→ STATED GOAL
Among the entries below, find the lines with "this" and copy them.

→ STORED DATA
────────────────────

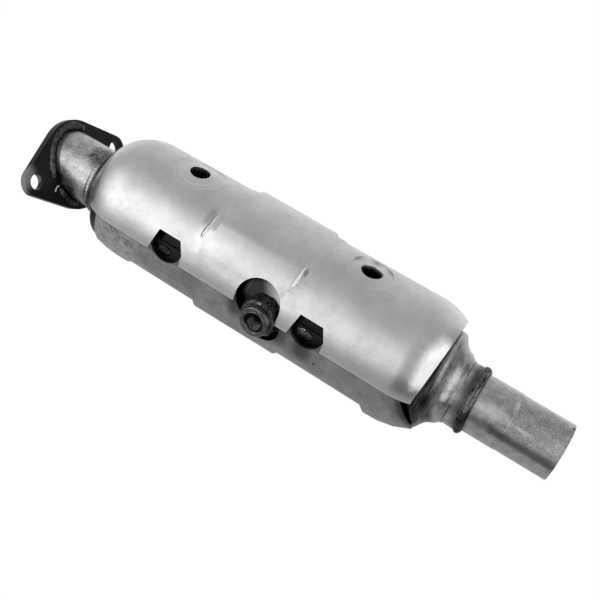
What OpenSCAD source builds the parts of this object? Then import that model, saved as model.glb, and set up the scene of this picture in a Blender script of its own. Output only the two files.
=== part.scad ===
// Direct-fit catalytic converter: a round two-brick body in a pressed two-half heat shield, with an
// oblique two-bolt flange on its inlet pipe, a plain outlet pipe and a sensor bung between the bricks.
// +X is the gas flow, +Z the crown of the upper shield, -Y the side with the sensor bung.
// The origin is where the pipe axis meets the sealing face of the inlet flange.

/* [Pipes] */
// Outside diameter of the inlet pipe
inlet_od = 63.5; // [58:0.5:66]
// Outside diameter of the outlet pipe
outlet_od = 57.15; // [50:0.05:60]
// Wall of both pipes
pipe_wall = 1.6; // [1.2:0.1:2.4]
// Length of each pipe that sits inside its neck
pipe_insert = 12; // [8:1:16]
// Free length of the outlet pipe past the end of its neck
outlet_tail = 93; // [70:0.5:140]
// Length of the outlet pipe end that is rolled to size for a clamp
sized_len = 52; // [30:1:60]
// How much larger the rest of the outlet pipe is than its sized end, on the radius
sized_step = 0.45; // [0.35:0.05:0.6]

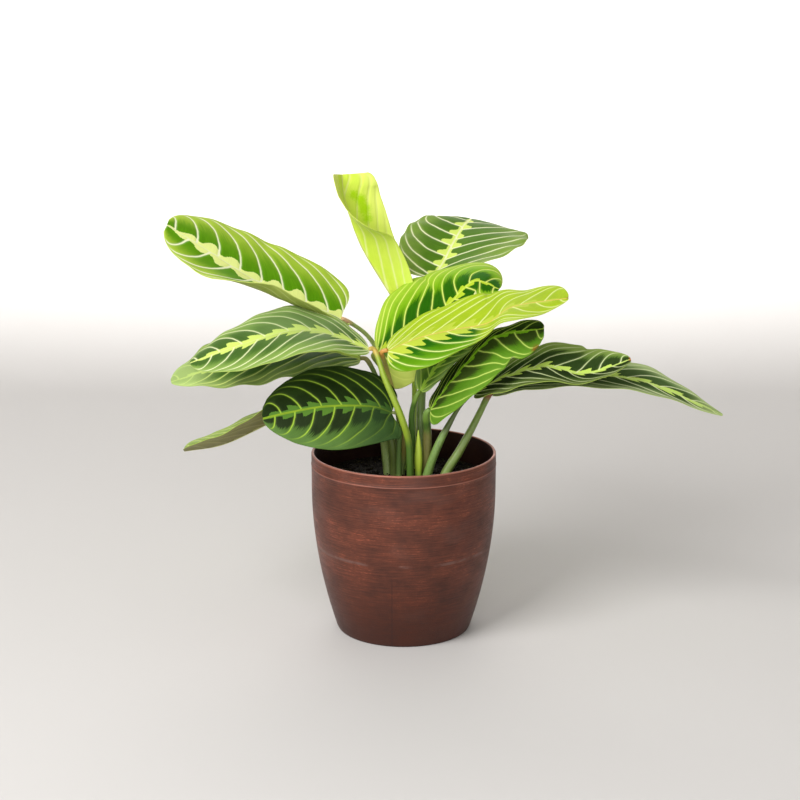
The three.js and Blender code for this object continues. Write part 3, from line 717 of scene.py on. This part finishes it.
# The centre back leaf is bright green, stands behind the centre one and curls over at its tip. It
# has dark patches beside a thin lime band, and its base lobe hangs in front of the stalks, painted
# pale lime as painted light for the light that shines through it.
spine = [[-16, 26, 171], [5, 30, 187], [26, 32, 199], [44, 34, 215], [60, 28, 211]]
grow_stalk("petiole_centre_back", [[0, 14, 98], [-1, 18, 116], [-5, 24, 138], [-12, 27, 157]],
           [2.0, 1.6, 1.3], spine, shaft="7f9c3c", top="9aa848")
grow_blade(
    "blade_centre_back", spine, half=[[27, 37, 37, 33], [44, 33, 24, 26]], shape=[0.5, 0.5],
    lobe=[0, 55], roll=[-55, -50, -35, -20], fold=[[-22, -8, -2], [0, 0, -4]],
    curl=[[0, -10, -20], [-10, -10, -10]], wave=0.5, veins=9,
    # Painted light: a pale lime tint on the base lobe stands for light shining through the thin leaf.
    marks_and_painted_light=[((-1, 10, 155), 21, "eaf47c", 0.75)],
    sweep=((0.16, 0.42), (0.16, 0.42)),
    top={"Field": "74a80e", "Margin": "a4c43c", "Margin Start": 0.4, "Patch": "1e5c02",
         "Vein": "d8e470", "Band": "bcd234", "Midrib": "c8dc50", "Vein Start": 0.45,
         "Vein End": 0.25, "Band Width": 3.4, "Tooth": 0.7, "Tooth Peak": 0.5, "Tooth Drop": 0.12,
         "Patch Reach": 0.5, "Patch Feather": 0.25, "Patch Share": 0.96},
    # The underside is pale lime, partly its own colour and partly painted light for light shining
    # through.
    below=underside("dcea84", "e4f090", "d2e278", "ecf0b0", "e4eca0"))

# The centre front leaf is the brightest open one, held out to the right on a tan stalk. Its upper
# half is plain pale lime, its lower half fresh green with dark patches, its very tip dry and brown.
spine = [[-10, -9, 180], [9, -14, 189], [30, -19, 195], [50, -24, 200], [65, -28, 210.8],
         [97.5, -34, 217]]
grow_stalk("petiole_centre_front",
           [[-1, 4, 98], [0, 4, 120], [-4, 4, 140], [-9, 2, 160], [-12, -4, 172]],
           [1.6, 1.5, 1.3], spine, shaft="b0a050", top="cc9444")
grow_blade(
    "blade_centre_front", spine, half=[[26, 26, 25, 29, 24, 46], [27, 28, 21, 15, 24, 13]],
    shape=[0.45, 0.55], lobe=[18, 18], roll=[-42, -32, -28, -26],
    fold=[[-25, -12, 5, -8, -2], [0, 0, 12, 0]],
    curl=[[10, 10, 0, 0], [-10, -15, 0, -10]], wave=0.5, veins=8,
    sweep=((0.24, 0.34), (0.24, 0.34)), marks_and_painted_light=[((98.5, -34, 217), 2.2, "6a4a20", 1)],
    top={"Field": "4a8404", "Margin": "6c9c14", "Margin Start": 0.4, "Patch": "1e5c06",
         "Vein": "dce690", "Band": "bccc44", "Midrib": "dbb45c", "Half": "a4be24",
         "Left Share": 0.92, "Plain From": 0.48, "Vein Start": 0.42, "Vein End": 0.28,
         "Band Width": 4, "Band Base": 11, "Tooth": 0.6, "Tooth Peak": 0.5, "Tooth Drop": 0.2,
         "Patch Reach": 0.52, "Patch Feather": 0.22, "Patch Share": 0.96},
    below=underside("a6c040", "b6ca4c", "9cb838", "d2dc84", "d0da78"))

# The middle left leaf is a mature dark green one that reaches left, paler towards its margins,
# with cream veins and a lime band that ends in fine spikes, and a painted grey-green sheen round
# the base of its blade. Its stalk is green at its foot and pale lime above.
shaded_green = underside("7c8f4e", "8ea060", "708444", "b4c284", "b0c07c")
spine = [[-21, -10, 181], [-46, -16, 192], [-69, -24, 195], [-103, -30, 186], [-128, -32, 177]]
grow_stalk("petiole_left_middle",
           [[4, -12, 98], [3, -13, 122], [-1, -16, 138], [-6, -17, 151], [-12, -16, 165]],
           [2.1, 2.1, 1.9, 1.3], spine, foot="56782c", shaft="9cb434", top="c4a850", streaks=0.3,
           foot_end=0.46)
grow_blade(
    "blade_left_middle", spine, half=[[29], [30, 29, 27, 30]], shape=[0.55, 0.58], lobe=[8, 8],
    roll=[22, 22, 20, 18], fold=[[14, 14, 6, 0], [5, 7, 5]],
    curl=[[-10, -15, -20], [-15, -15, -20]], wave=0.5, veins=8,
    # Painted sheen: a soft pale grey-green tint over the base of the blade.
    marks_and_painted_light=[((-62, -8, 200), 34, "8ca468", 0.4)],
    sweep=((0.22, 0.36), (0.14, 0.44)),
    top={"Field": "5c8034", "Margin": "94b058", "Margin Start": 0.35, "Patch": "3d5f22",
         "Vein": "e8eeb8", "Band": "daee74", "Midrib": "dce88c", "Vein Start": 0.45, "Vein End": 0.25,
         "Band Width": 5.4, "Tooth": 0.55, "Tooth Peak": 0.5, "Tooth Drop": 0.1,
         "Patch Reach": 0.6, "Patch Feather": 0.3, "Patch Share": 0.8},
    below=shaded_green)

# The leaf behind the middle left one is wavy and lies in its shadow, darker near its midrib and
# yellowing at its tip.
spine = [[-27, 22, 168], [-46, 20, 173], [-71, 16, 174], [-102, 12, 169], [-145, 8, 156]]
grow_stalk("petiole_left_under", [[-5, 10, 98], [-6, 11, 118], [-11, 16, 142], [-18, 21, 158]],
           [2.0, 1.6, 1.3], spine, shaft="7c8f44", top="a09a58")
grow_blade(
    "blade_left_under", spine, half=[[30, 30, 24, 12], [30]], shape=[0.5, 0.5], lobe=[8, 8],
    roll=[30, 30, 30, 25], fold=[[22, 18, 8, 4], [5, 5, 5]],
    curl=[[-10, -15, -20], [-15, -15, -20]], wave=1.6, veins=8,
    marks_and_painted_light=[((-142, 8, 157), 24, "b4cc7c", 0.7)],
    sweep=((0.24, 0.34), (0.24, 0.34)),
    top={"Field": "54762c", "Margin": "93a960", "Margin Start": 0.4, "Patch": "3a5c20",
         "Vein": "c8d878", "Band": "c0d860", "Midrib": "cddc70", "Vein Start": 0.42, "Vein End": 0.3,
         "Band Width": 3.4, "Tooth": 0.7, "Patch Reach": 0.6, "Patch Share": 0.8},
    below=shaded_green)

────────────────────

→ THE OUTPUT
What OpenSCAD source builds the parts of this object? Then import that model, saved as model.glb, and set up the scene of this picture in a Blender script of its own. Output only the two files.
The three.js and Blender code for this object continues. Write part 3, from line 717 of scene.py on. This part finishes it.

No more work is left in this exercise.